Over the two weeks I made a number of experiments exploring ways to play with light and shadow, and exploring ways of making this a collaborative experience. I had a work-space (a desk) in the tinkering studio I decided to move the desk on the first day, to give me some more space to work in. I always make such small scale work and I wanted to take this opportunity to work on a different scale. Things kind of have to be big in the Exploratorium or they are lost. The great thing about my work-space was that there were windows that looked out into the museum floor, so I could test out ideas while being outward facing. Oh, and almost forgot: I shared a space with a giant cardboard octopus.


Experiment 1
I started the residency by experimenting with mask and costume making to create shadow with the body. It was quite a playful experiment, and I invited visitors of the museum to make too.

Experiment 2
From there I took a different path, exploring more the sensation of space created with light and shadow. I was inspired by some writing from Rebecca Solnit on labyrinths and mazes, and wanted to try to create the sense of disorientation and magic that she described.

“…the labyrinth offers us the possibility of being real creature in symbolic space. I had often though of a children’s books as I walked, and the children’s books that I love the best where full of characters falling in to book ad pictures that because real, wandering through gardens where the statues came to life, most famously, crossing over the other side of the mirror, where the chess pieces, flowers, and animal all were alive and temperamental. These books suggested that the boundary between the real and the represented where not particularly fixed, and magic happened when one crossed over”

I made a series of paper structures to hold the shadows in, and to walk around among and between shadow.




After a day or two of playing with these spaces, I made these long screens, and projected scenes into them, as well as using the OHP to animate objects in the space.


Experiment 3
In the final experiment I iterated on the large mazes of light and shadow, and I explored how making these could be a collaborative process. I designed a simple workshop that visitors could take part in. The whole studio (including the two directors, Karen and Mike) tested the workshop before I tried it out with the public. In the testing event, the studio were playful and curious, and their feedback fed into the live event we made on the museum floor.

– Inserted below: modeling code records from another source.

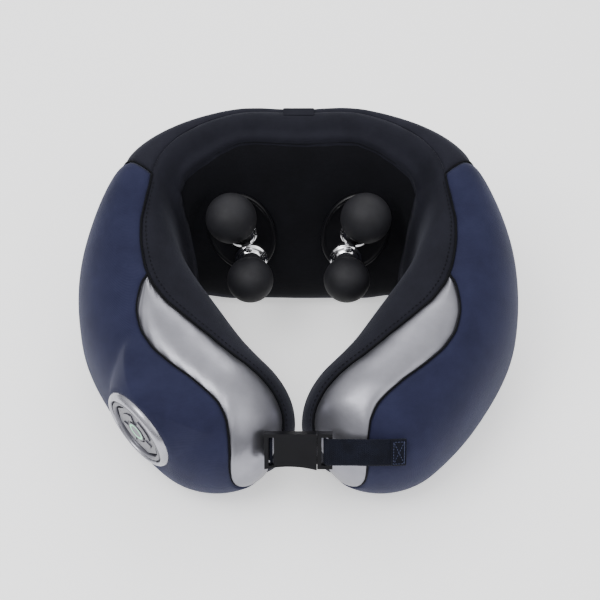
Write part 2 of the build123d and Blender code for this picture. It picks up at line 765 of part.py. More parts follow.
def button_outline(plane, centre_angle, clearance):
    """An arc-shaped button, as a sketch on a plane of the pod."""
    half = BUTTON_HALF_ANGLE + degrees(clearance / BUTTON_INNER)
    inner, outer = BUTTON_INNER - clearance, BUTTON_OUTER + clearance
    with BuildSketch(plane) as outline:
        with BuildLine():
            for radius in (inner, outer):
                CenterArc((0, 0), radius, centre_angle - half, 2 * half)
            for angle in (radians(centre_angle - half), radians(centre_angle + half)):
                Line(
                    (inner * cos(angle), inner * sin(angle)),
                    (outer * cos(angle), outer * sin(angle)),
                )
        make_face()
    return outline.sketch


with BuildPart() as pod_cup:
    with BuildSketch(POD.offset(-POD_DEPTH)):
        Circle(POD_CUP_RADIUS)
    extrude(amount=POD_DEPTH + 3)
    with BuildSketch(POD.offset(-POD_DEPTH + 2)):
        Circle(POD_CUP_RADIUS - 2)
    extrude(amount=POD_DEPTH + 3, mode=Mode.SUBTRACT)
save(pod_cup, "pod_cup")

with BuildPart() as pod_bezel:
    with BuildSketch(POD.offset(3)):
        Circle(POD_RADIUS)
        Circle(RING_INNER, mode=Mode.SUBTRACT)
    extrude(amount=6)
    fillet(pod_bezel.edges().group_by(lambda edge: POD.to_local_coords(edge.center()).Z)[-1]
           .sort_by(SortBy.LENGTH)[-1], 3.5)
save(pod_bezel, "pod_bezel")

with BuildPart() as pod_inner_ring:
    with BuildSketch(POD.offset(3)):
        Circle(RING_INNER)
        Circle(INNER_RING_INNER, mode=Mode.SUBTRACT)
    extrude(amount=4.6)
save(pod_inner_ring, "pod_inner_ring")

with BuildPart() as pod_face:
    with BuildSketch(POD.offset(3)):
        RegularPolygon(FACE_RADIUS, 8, rotation=22.5)
        Circle(POWER_RADIUS + BUTTON_CLEARANCE, mode=Mode.SUBTRACT)
    extrude(amount=FACE_TOP - 3)
    for _, angle in POD_BUTTONS:
        extrude(button_outline(POD.offset(3), angle, BUTTON_CLEARANCE), amount=FACE_TOP, mode=Mode.SUBTRACT)
save(pod_face, "pod_face")

for name, angle in POD_BUTTONS:
    with BuildPart() as button:
        extrude(button_outline(POD.offset(1.6), angle, 0), amount=BUTTON_TOP - 1.6)
    save(button, name)

with BuildPart() as power_button:
    with BuildSketch(POD.offset(1.6)):
        Circle(POWER_RADIUS)
    extrude(amount=POWER_TOP - 1.6)
    with BuildSketch(POD.offset(POWER_TOP - 0.8)):
        Circle(POWER_RADIUS - 1.2)
        Circle(POWER_RADIUS - 2.6, mode=Mode.SUBTRACT)
    extrude(amount=1, mode=Mode.SUBTRACT)
save(power_button, "power_button")

with BuildPart() as power_light:
    with BuildSketch(POD.offset(POWER_TOP - 0.8)):
        Circle(POWER_RADIUS - 1.2)
        Circle(POWER_RADIUS - 2.6, mode=Mode.SUBTRACT)
    extrude(amount=0.8)
save(power_light, "power_light")

SWITCH_PLACES = [
    (11.8 * cos(radians(angle)), 11.8 * sin(radians(angle))) for _, angle in POD_BUTTONS
] + [(0, 0)]
BOARD_TOP = -2.4
with BuildPart() as pod_board:
    with BuildSketch(POD.offset(BOARD_TOP - 1.6)):
        Circle(POD_CUP_RADIUS - 2.4)
    extrude(amount=1.6)
    # the key switches under the buttons
    with BuildSketch(POD.offset(BOARD_TOP)):
        with Locations(*SWITCH_PLACES):
            Rectangle(5, 5)
    extrude(amount=1.6 - BOARD_TOP - BUTTON_TRAVEL_ROOM)
save(pod_board, "pod_board")

with BuildPart() as pod_screws:
    with BuildSketch(POD.offset(-POD_DEPTH + 2)):
        with PolarLocations(20, 3):
            Circle(1.5)
    extrude(amount=POD_DEPTH - 2 + BOARD_TOP - 1.6)
save(pod_screws, "pod_screws")


# ---------------------------------------------------------------- buckle and straps

BAR_WIDTH = 2.8
LEFT_SLOT = (-19.5, -16.0)
RIGHT_SLOT = (15.0, 19.5)
PRONG_ROWS = (-6.5, 6.5)
PRONG_HALF_WIDTH = 2.6


def buckle_rectangle(x_range, y_middle, y_half, height):
    """A rectangle in the buckle's own frame, as a sketch."""
    with BuildSketch(BUCKLE.offset(height)) as outline:
        with Locations(((x_range[0] + x_range[1]) / 2, y_middle)):
            Rectangle(x_range[1] - x_range[0], 2 * y_half)
    return outline.sketch


HALF = BUCKLE_THICKNESS / 2
SLOT_HALF_WIDTH = STRAP_WIDTH / 2 + 0.6
PRONG_CLEARANCE = 0.3
with BuildPart() as buckle_socket:
    with BuildSketch(BUCKLE.offset(-HALF)):
        with BuildLine():
            RadiusArc((-BUCKLE_HALF_LENGTH, -BUCKLE_HALF_WIDTH), (TONGUE_START - 0.3, -BUCKLE_HALF_WIDTH - 0.8), 70)
            Line((TONGUE_START - 0.3, -BUCKLE_HALF_WIDTH - 0.8), (TONGUE_START - 0.3, BUCKLE_HALF_WIDTH))
            Line((TONGUE_START - 0.3, BUCKLE_HALF_WIDTH), (-BUCKLE_HALF_LENGTH, BUCKLE_HALF_WIDTH))
            Line((-BUCKLE_HALF_LENGTH, BUCKLE_HALF_WIDTH), (-BUCKLE_HALF_LENGTH, -BUCKLE_HALF_WIDTH))
        make_face()
    extrude(amount=BUCKLE_THICKNESS)
    extrude(
        buckle_rectangle(LEFT_SLOT, 0, SLOT_HALF_WIDTH, -HALF), amount=BUCKLE_THICKNESS, mode=Mode.SUBTRACT
    )
    for row in PRONG_ROWS:
        room = buckle_rectangle(
            (PRONG_END - 0.5, TONGUE_START),
            row,
            PRONG_HALF_WIDTH + PRONG_CLEARANCE,
            -PRONG_THICKNESS / 2 - PRONG_CLEARANCE,
        )
        extrude(room, amount=PRONG_THICKNESS + 2 * PRONG_CLEARANCE, mode=Mode.SUBTRACT)
save(buckle_socket, "buckle_socket")

with BuildPart() as buckle_tongue:
    extrude(
        buckle_rectangle((TONGUE_START, BUCKLE_HALF_LENGTH), 0, BUCKLE_HALF_WIDTH, -HALF),
        amount=BUCKLE_THICKNESS,
    )
    extrude(
        buckle_rectangle(RIGHT_SLOT, 0, SLOT_HALF_WIDTH, -HALF), amount=BUCKLE_THICKNESS, mode=Mode.SUBTRACT
    )
    for row in PRONG_ROWS:
        prong = buckle_rectangle(
            (PRONG_END, TONGUE_START), row, PRONG_HALF_WIDTH, -PRONG_THICKNESS / 2
        )
        extrude(prong, amount=PRONG_THICKNESS)
save(buckle_tongue, "buckle_tongue")


def make_strap(points):
    """Webbing along a route of (x, height) points in the buckle's frame, one strap width across."""
    route_plane = Plane(
        origin=BUCKLE.from_local_coords(Vector(0, -STRAP_WIDTH / 2, 0)), x_dir=(1, 0, 0), z_dir=-BUCKLE.y_dir
    )
    with BuildPart() as strap:
        with BuildSketch(route_plane):
            with BuildLine():
                Polyline(*points)
            trace(line_width=STRAP_THICKNESS)
        extrude(amount=-STRAP_WIDTH)
    return strap


save(make_strap([(-17.8, 2.0), (-17.8, -5.5), (-21.0, -8.0)]), "left_strap")
save(make_strap([(17.2, -4.5), (17.2, 2.6), (19.6, 5.0), (24.0, 4.7), (46.0, 5.5), (58.0, 5.2), (70.0, 3.6)]), "right_strap")
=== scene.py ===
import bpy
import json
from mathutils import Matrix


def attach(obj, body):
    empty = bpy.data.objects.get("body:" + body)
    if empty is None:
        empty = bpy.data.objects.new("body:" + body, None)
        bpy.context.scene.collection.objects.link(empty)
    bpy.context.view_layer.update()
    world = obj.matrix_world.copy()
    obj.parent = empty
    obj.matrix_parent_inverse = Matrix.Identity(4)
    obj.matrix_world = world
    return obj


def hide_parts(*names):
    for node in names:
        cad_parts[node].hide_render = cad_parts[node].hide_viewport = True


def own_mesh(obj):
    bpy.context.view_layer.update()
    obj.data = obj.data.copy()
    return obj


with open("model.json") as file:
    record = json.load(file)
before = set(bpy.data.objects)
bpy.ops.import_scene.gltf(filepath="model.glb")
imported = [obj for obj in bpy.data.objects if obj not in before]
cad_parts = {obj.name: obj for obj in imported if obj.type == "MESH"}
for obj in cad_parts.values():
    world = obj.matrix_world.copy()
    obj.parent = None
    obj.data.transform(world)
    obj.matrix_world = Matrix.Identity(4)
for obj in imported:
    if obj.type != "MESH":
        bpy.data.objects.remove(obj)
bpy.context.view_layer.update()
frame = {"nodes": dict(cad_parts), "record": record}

# Looks of the shiatsu neck massager. +Z is up and the buckle is at -Y. Sizes are in millimetres, and
# new_object turns them into the frame's metres.

import json

import bmesh
import bpy
import numpy as np
from mathutils import Vector

NODES = frame["nodes"]
MM = 0.001

# ---------------------------------------------------------------- driving sizes, as in the CAD model

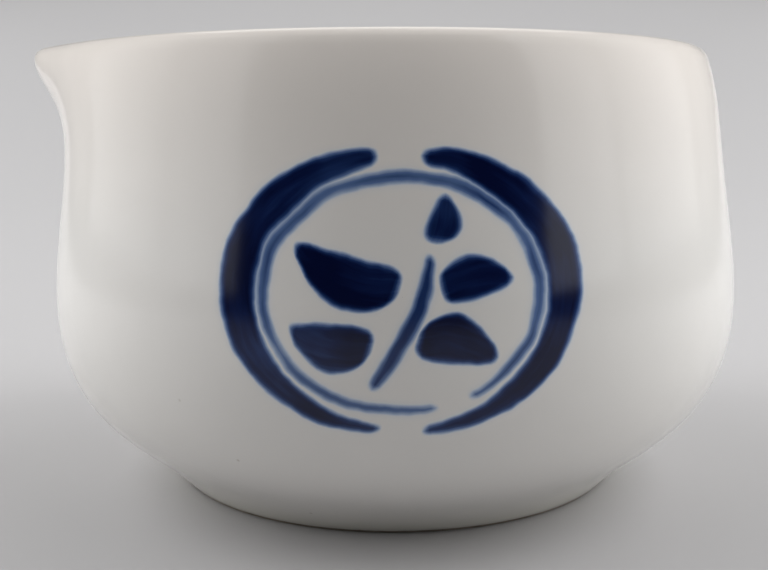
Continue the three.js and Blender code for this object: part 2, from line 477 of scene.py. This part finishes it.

We created long screens, using long strips of paper. And participants where invited to hang their creations between the light and projection in the space.




Thinking with paper
Throughout the process I wrote a lot of my thoughts on paper, sometimes this was a space passing ideas, or it gave structure to the day, or it was a place for drawing designs for making.

On the last day the studio bought cake :)

I can’t express enough my appreciation for the open, playful and experimentation nature of the tinkering studio. I learned so much from this approach. They were open in that they invited me to their space and encourage me to make tests (that were highly likely to fail) with the public. They also shared their knowledge and ideas. And they were experimental with their space. There was no sense of things being final, the whole museum felt like it was a work-in-progress -a living and working experiment. And, as a resident, I felt part of this. For example, in order for us to make the public workshop on the final day we needed to spend a day rigging a metal structure to the beams in the space (this was to hang the paper maze onto). The studio were so enthusiastic about this happening, and found ways to make things happen even when it was not so obvious how.